Benoît se révèle immédiatement comme un enfant discret, voire secret, assoiffé de solitude, de silence et d’union à Dieu. Passant pour un original, il va vivre sa scolarité à l’école de Nédon, à quelques kilomètres d’Amettes. Dès sa petite enfance, il aspire au désert et à la vie érémitique. Sachant lire et écrire couramment à l’âge de 12 ans, c’est à cette époque qu’il va rejoindre son oncle François-Joseph, nommé curé d’Erin, et auprès de qui il demeurera 6 ans, années au cours desquelles son attention à l’étude, sa vie intérieure et son côté apparemment "renfermé" s’accentuent aux yeux de son environnement.
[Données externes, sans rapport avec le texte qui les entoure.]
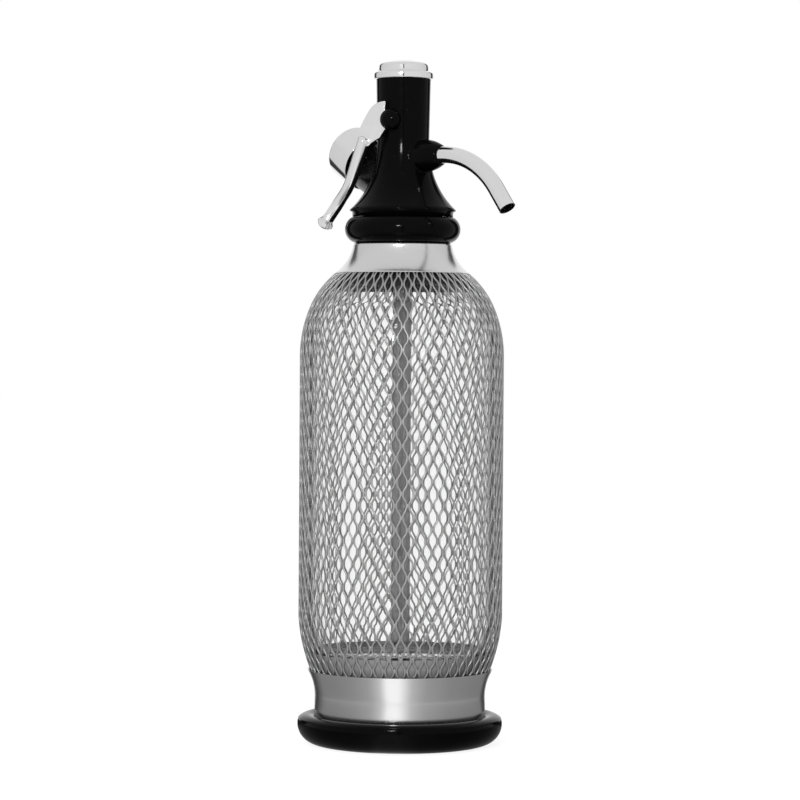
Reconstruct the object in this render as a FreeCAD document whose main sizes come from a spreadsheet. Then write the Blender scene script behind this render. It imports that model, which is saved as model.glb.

Le 4 septembre 1761, Benoît-Joseph fait sa première communion et reçoit le sacrement de confirmation de Mgr Partz de Pressy, évêque de Boulogne sur Mer. Puisant dans la bibliothèque de son parrain curé, il se nourrit des écrits du théologien et mystique espagnol frère Louis de Grenade. Dominicain du XVIème siècle, celui-ci influencera fortement la sensibilité religieuse de Benoît. Peut-être moins, cependant, que la méditation des dix volumes des sermons du Père Lejeune, dit le Père l’Aveugle, oratorien du XVIIème siècle, qui impressionneront définitivement sa pensée spirituelle, dans la forme, plus, sans doute, que dans le fond.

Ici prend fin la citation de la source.